Exercise aim: How many of these lines hold the string "finishes"? Answer with the number only.
+++++
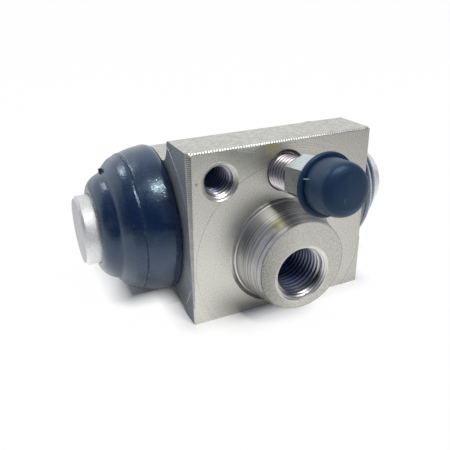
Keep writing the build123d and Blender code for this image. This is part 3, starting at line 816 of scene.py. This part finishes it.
# Turned skin of the spigot: a bright foot, a smooth band and torn grooves towards the face
def spigot_skin():
    chance = random.Random(5)

    def cone(u):
        return SPIGOT_BASE - (SPIGOT_BASE - SPIGOT_FACE) * u / SPIGOT_HEIGHT

    outline = [(-0.5, 9.9), (-0.5, SPIGOT_BASE + 0.04), (0.3, SPIGOT_BASE - 0.02)]
    u = 0.6
    while u < 2.6:
        outline.append((u, cone(u) + 0.02 + 0.008 * chance.random()))
        u += 0.4
    while u < SPIGOT_HEIGHT - 0.5:
        width = chance.uniform(0.2, 0.55)
        stand = chance.uniform(0.02, 0.11)
        outline.append((u, cone(u) + stand))
        outline.append((u + width - 0.07, cone(u + width) + stand * chance.uniform(0.6, 1.0)))
        u += width
    outline += [
        (SPIGOT_HEIGHT - 0.16, cone(7.3) + 0.05), (SPIGOT_HEIGHT - 0.03, cone(SPIGOT_HEIGHT) + 0.01),
        (SPIGOT_HEIGHT - 0.03, SPIGOT_FACE - 0.3),
    ]

    def torn(u, r, angle):
        """Little waves in the grooves, and a ragged edge round the face."""
        if u < 0.4 or r < SPIGOT_FACE:
            return 0.0, 0.0
        if u > SPIGOT_HEIGHT - 0.3:
            edge = Vector((cos(angle) * 14, sin(angle) * 14, 3.0))
            return 0.0, 0.05 * noise.noise(edge) + 0.01
        rough = 0.03 * noise.noise(Vector((cos(angle) * 1.3, sin(angle) * 1.3, u * 3.5)))
        return 0.0, max(-0.02, rough if u > 3.2 else rough * 0.15)

    piece = turned("spigot_skin", SPIGOT, outline, SPIGOT_SKIN, 288, True, 22, torn)
    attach(piece, "housing")
    foot = [(u, SPIGOT_BASE + out) for u, out in (
        (-0.3, -0.1), (-0.3, 0.07), (-0.07, 0.19), (0.1, 0.24), (0.24, 0.17), (0.35, 0.03), (0.35, -0.2),
    )]
    ring = turned("spigot_foot", SPIGOT, foot, HOLE_MOUTH, 192, True, 60)
    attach(ring, "housing")


spigot_skin()


# Threads inside the port and the fixing hole, cut off by their cone-shaped mouths
def hole_thread(name, axis, start, end, root, crest, mouth, face, material):
    """A hole's thread and mouth; mouth is the radius of the mouth where it meets the face."""
    flank_steps = 10
    section = [(-0.5, root)]
    for first, low, high in ((-0.44, root, crest), (0.08, crest, root)):
        for k in range(flank_steps + 1):
            section.append((first + 0.36 * k / flank_steps, low + (high - low) * k / flank_steps))
    section.append((0.5, root))

    def limit(u, r):
        return max(r, mouth - 0.03 - (u - face))

    piece = thread_ridge(name, axis, start, end, section, limit, material)
    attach(piece, "housing")
    outline = [(face + u, mouth + out) for u, out in (
        (0.01, 0.13), (-0.015, 0.11), (-0.02, 0.03), (0.02, -0.05), (0.3, -0.345), (0.66, -0.72),
        (0.74, -0.7), (0.8, root - mouth), (0.3, root - mouth), (0.08, -0.02),
    )]

    def lathed(u, r, angle):
        return 0.0, 0.012 * noise.noise(Vector((cos(angle) * 3, sin(angle) * 3, u * 6)))

    ring = turned(f"{name}_mouth", axis, outline, HOLE_MOUTH, 160, True, 35, lathed)
    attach(ring, "housing")


hole_thread("port_thread", PORT, -6.86, 2.9, 5.02, 4.46, 5.5, -SPIGOT_HEIGHT, PORT_THREAD)
hole_thread("fixing_thread", FIXING, 0.54, 8.5, 3.02, 2.46, 3.5, 0.0, FIXING_THREAD)


# Rows of cutter marks on the top front edge and down the left front corner
def beaded_edge():
    """Fills the bevel along the top front edge: flat at the front and top, with a row of beads between."""
    made = bmesh.new()
    beads = (BEAD_END - BEAD_START) / BEAD_PITCH
    along = int(beads * 12)
    chance = random.Random(11)
    sizes = [chance.uniform(0.7, 1.0) for k in range(int(beads) + 3)]
    proud = 0.003
    rows = []
    for k in range(along + 1):
        phase = beads * k / along
        x = BEAD_START + BEAD_PITCH * phase
        stand = BEAD_HEIGHT * sizes[int(phase)] * sin(pi * (phase % 1.0)) ** 1.1 - 0.03
        section = [(-proud, -TOP_BEVEL), (-proud, -BEAD_DROP)]
        for j in range(1, 6):
            share = j / 6
            bulge = DIAGONAL * stand * sin(pi * share) ** 0.7
            section.append((-proud + BEAD_BACK * share - bulge, -BEAD_DROP * (1 - share) + proud + bulge))
        section += [(BEAD_BACK, proud), (TOP_BEVEL, proud)]
        rows.append([Vector((x, y, PLATE_TOP + z)) * MM for y, z in section])
    # Across the strip, the sides 1 to 6 are the beads
    for number, face in enumerate(skin(made, rows)):
        face.material_index = 1 if 1 <= number % len(section) <= 6 else 0
    strip = finished("top_edge_marks", made, HOUSING, 30)
    strip.data.materials.append(MARKS)
    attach(strip, "housing")


def corner_ticks():
    """A strip over the bevel of the left front corner, crossed by a row of shallow tool marks."""
    low, high = PLATE_BOTTOM + 3.65, PLATE_TOP - 0.75
    ticks = (high - low) / TICK_PITCH
    along, across = int(ticks * 12), 6
    outward = Vector((-DIAGONAL, -DIAGONAL, 0))
    rows = []
    for k in range(along + 1):
        share = k / along
        z = low + (high - low) * share
        width = 0.2 + 0.65 * (z - PLATE_BOTTOM) / (PLATE_TOP - PLATE_BOTTOM)
        mark = (0.01 + 0.04 * share) * abs(sin(pi * share * ticks)) ** 0.5
        row = []
        for j in range(across + 1):
            side = j / across
            bulge = 0.012 * min(1, side * 8, (1 - side) * 8) + mark * sin(pi * side) ** 0.7
            flat = Vector((width * (1 - side) - HALF_LENGTH, width * side, z))
            row.append((flat + outward * bulge) * MM)
        rows.append(row)
    strip = tube("corner_marks", rows, CORNER_MARKS, 60)
    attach(strip, "housing")


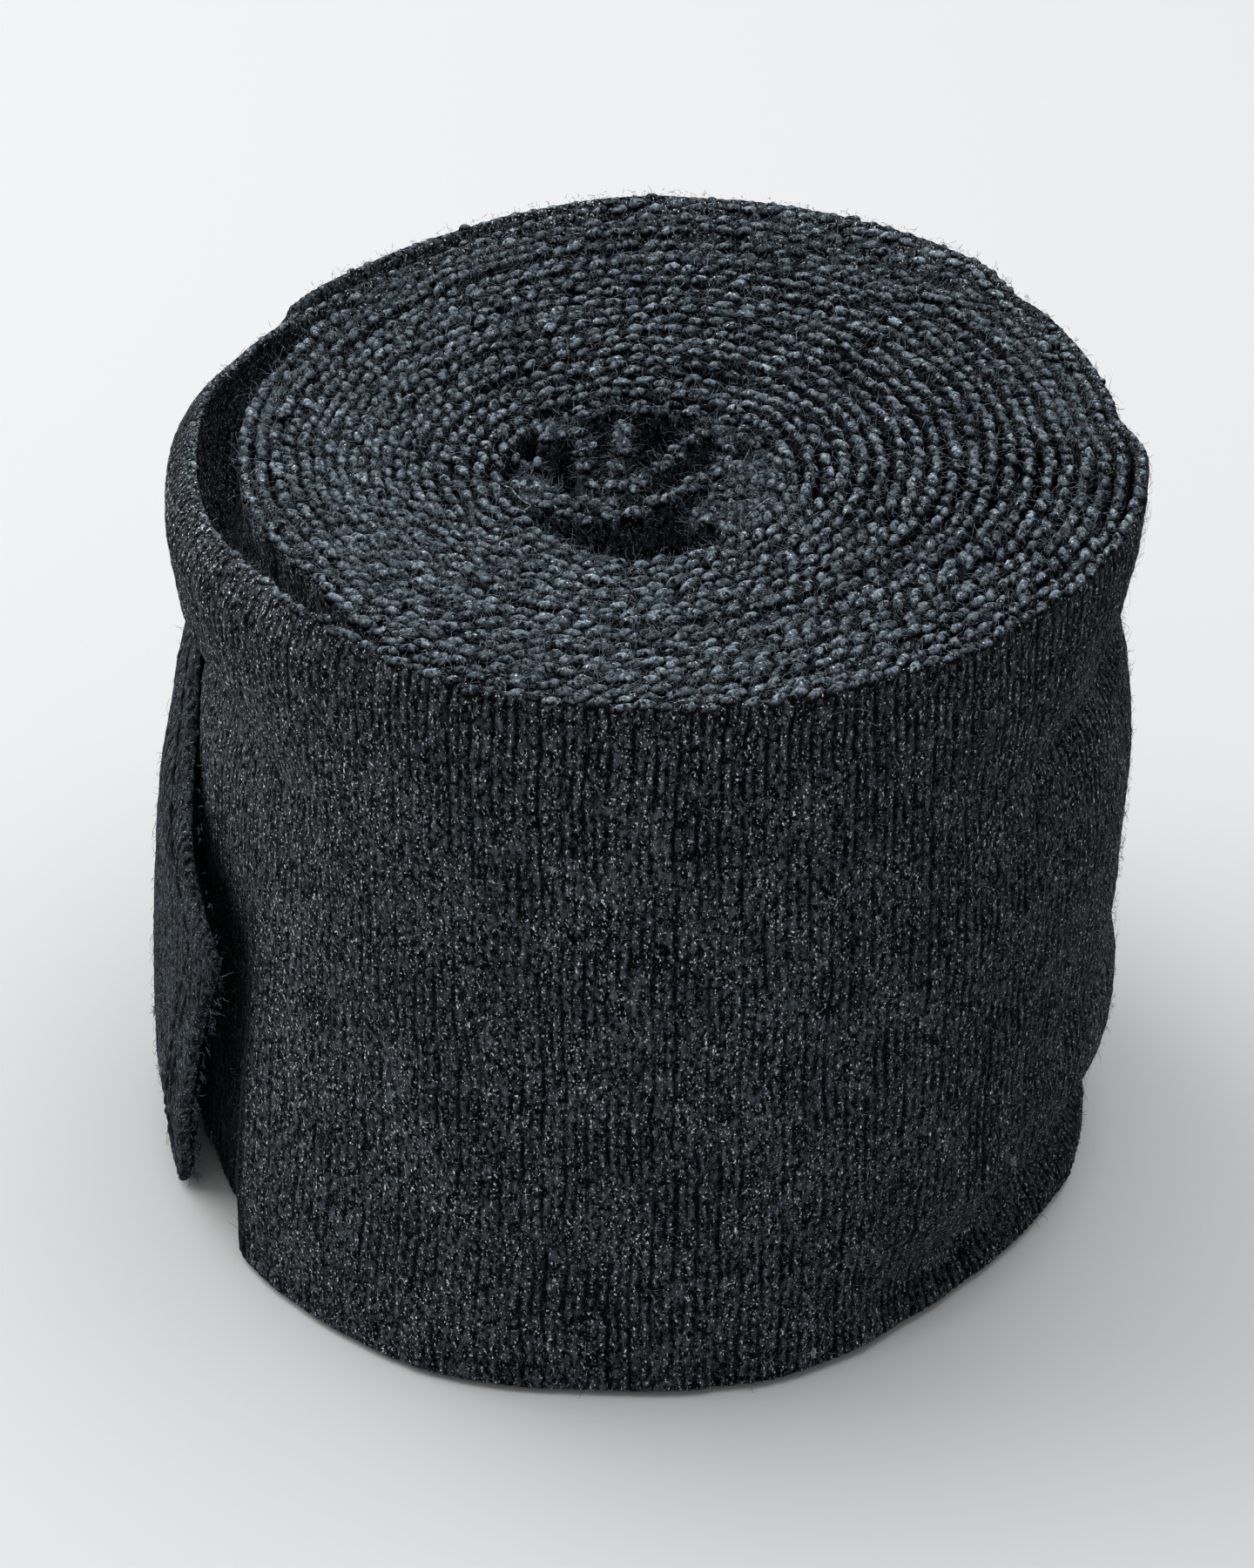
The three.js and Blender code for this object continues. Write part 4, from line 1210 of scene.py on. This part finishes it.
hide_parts("thumb_loop_folded_end")
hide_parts("hook_patch_1")
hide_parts("hook_patch_2")
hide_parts("hook_patch_3")
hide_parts("loop_patch")
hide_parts("loop_patch_stitching")
for k in range(3):
    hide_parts(f"hook_stitching_{k + 1}")
for (base, hk, sg) in hook_pieces:
    ob, L, H, A = base
    if L < 10.5:
        continue                      # a scrap at the start
ob, L, H, A = loop_base

# ------------------------------------------------------------------ floor, light, backdrop
floor_mat, nt, bsdf = nodes_of("pale_floor")
bsdf.inputs["Base Color"].default_value = (0.635, 0.636, 0.639, 1)
bsdf.inputs["Roughness"].default_value = 0.9
bsdf.inputs["Specular IOR Level"].default_value = 0.1
me = bpy.data.meshes.new("floor")
S = 3.0
me.from_pydata([(-S, -S, 0), (S, -S, 0), (S, S, 0), (-S, S, 0)], [], [(0, 1, 2, 3)])
floor = bpy.data.objects.new("floor", me)
me.materials.append(floor_mat)
bpy.context.scene.collection.objects.link(floor)


def area_light(name, loc, aim_at, size, power, color=(1, 1, 1)):
    d = bpy.data.lights.new(name, "AREA")
    d.shape = "RECTANGLE"
    d.size, d.size_y = size
    d.energy = power
    d.color = color
    o = bpy.data.objects.new(name, d)
    o.location = loc
    o.rotation_euler = (Vector(aim_at) - Vector(loc)).to_track_quat("-Z", "Y").to_euler()
    bpy.context.scene.collection.objects.link(o)
    return o


area_light("key", (-0.40, 0.19, 0.46), (0, 0, 0.03), (0.55, 0.55), 2.75, (1.0, 1.0, 1.0))
area_light("top", (0.08, 0.04, 0.68), (0, 0, 0.03), (0.60, 0.60), 3.0, (0.97, 0.99, 1.0))

world = bpy.data.worlds.new("world")
bpy.context.scene.world = world
world.use_nodes = True
bg = world.node_tree.nodes["Background"]
bg.inputs["Color"].default_value = (0.90, 0.905, 0.91, 1)
bg.inputs["Strength"].default_value = 0.50
bpy.context.scene.view_settings.view_transform = "Standard"
bpy.context.scene.view_settings.look = "None"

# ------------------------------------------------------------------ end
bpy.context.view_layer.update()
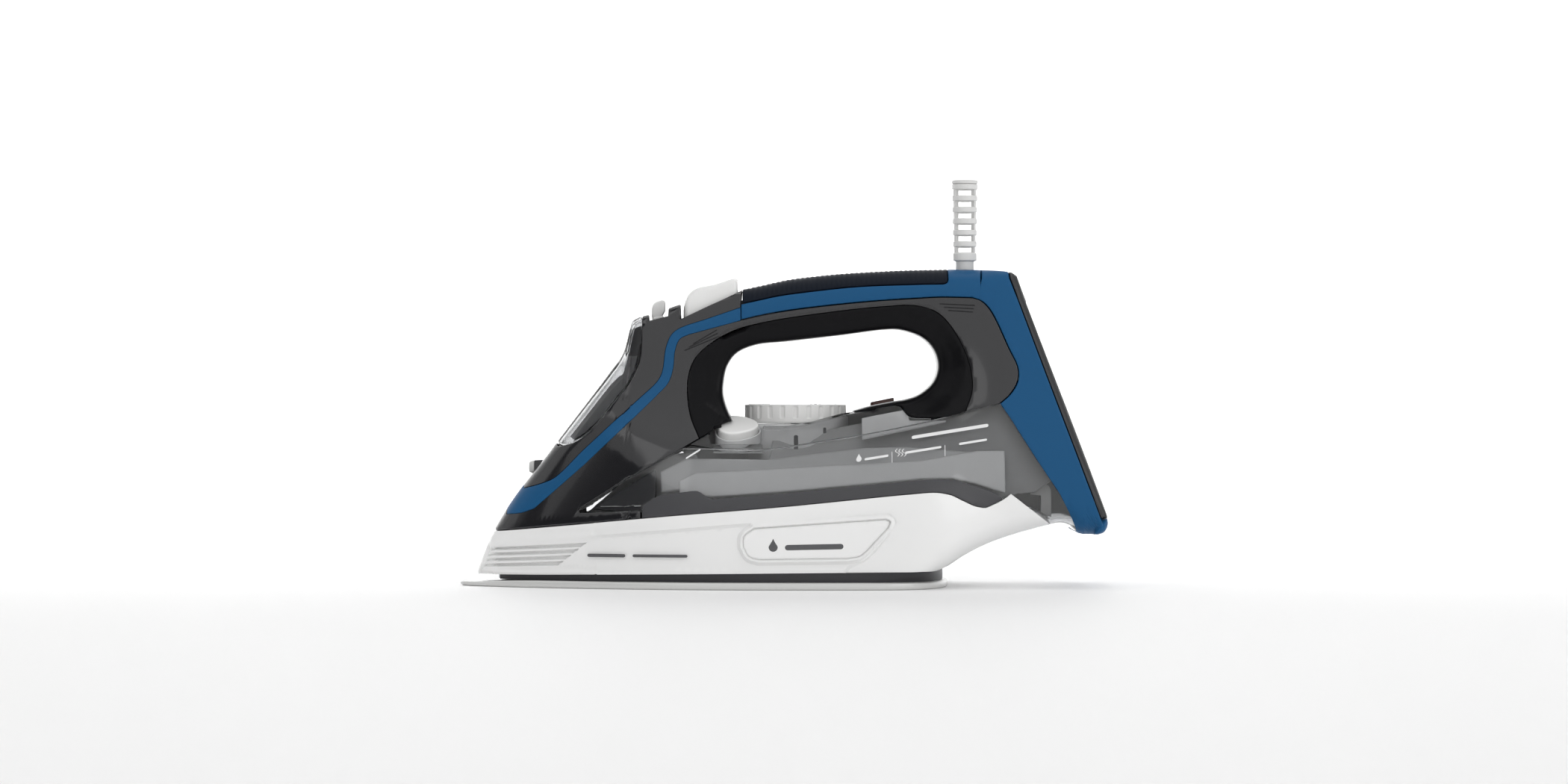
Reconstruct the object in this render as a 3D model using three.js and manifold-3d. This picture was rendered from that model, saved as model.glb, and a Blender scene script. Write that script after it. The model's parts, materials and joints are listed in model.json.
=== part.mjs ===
+++++
Full solution: 2